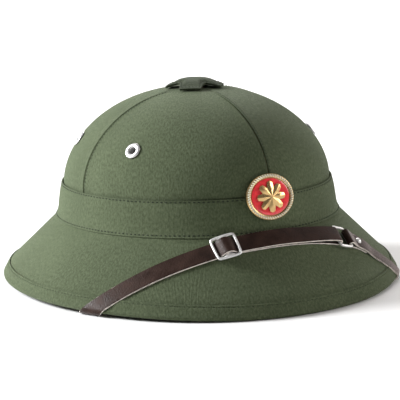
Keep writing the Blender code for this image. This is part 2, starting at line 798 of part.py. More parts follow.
SLIDE_PITCH = (SLIDE_LENGTH - WIRE) / 2
RING_PITCH = RING_LENGTH - WIRE
SLIDE_LEFT = LOW + STRAP / 2 + GAP + WIRE / 2
SLIDE_RIGHT = SLIDE_LEFT + STRAP + GAP
SLIDE_MIDDLE = (SLIDE_LEFT + SLIDE_RIGHT) / 2
LOOP_RADIUS = WIRE / 2 + GAP + LOOP_LEATHER / 2
CREST = SLIDE_MIDDLE + LOOP_RADIUS + LOOP_LEATHER / 2 + GAP + STRAP / 2
RING_HEIGHT = LOW + FOLD_RADIUS
RING_TAKE_UP = FOLD_RADIUS - STRAP / 2 - GAP - WIRE / 2


def upper_height(along):
    """Height of the main strap's upper layer between the brim and the ring."""
    doubled = STRAP + GAP
    height = LOW + doubled * ramp(along, SLIDE_PLACE - SLIDE_PITCH, SLIDE_PLACE + SLIDE_PITCH)
    height += (LAYER_RISE - LOW - doubled) * ramp(along, SLIDE_PLACE + SLIDE_PITCH, 0)
    height += (LOW + 2 * FOLD_RADIUS - LAYER_RISE) * ramp(along, RING_PLACE / 3, RING_PLACE - RING_TAKE_UP)
    offset = (along - SLIDE_PLACE) / SLIDE_PITCH
    if abs(offset) < 1:
        saddle = LOW + doubled / 2
        height += (CREST - saddle) * (0.5 + 0.5 * math.cos(math.pi * offset))
    return height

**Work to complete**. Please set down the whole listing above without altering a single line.

**Solution for this task**.
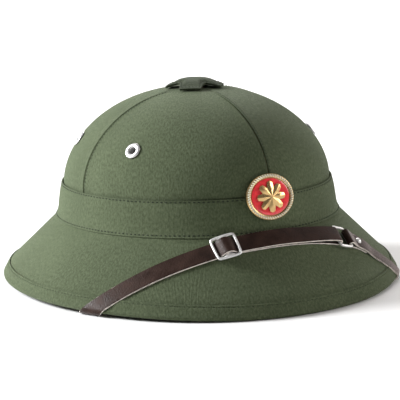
Keep writing the Blender code for this image. This is part 2, starting at line 798 of part.py. More parts follow.
SLIDE_PITCH = (SLIDE_LENGTH - WIRE) / 2
RING_PITCH = RING_LENGTH - WIRE
SLIDE_LEFT = LOW + STRAP / 2 + GAP + WIRE / 2
SLIDE_RIGHT = SLIDE_LEFT + STRAP + GAP
SLIDE_MIDDLE = (SLIDE_LEFT + SLIDE_RIGHT) / 2
LOOP_RADIUS = WIRE / 2 + GAP + LOOP_LEATHER / 2
CREST = SLIDE_MIDDLE + LOOP_RADIUS + LOOP_LEATHER / 2 + GAP + STRAP / 2
RING_HEIGHT = LOW + FOLD_RADIUS
RING_TAKE_UP = FOLD_RADIUS - STRAP / 2 - GAP - WIRE / 2


def upper_height(along):
    """Height of the main strap's upper layer between the brim and the ring."""
    doubled = STRAP + GAP
    height = LOW + doubled * ramp(along, SLIDE_PLACE - SLIDE_PITCH, SLIDE_PLACE + SLIDE_PITCH)
    height += (LAYER_RISE - LOW - doubled) * ramp(along, SLIDE_PLACE + SLIDE_PITCH, 0)
    height += (LOW + 2 * FOLD_RADIUS - LAYER_RISE) * ramp(along, RING_PLACE / 3, RING_PLACE - RING_TAKE_UP)
    offset = (along - SLIDE_PLACE) / SLIDE_PITCH
    if abs(offset) < 1:
        saddle = LOW + doubled / 2
        height += (CREST - saddle) * (0.5 + 0.5 * math.cos(math.pi * offset))
    return height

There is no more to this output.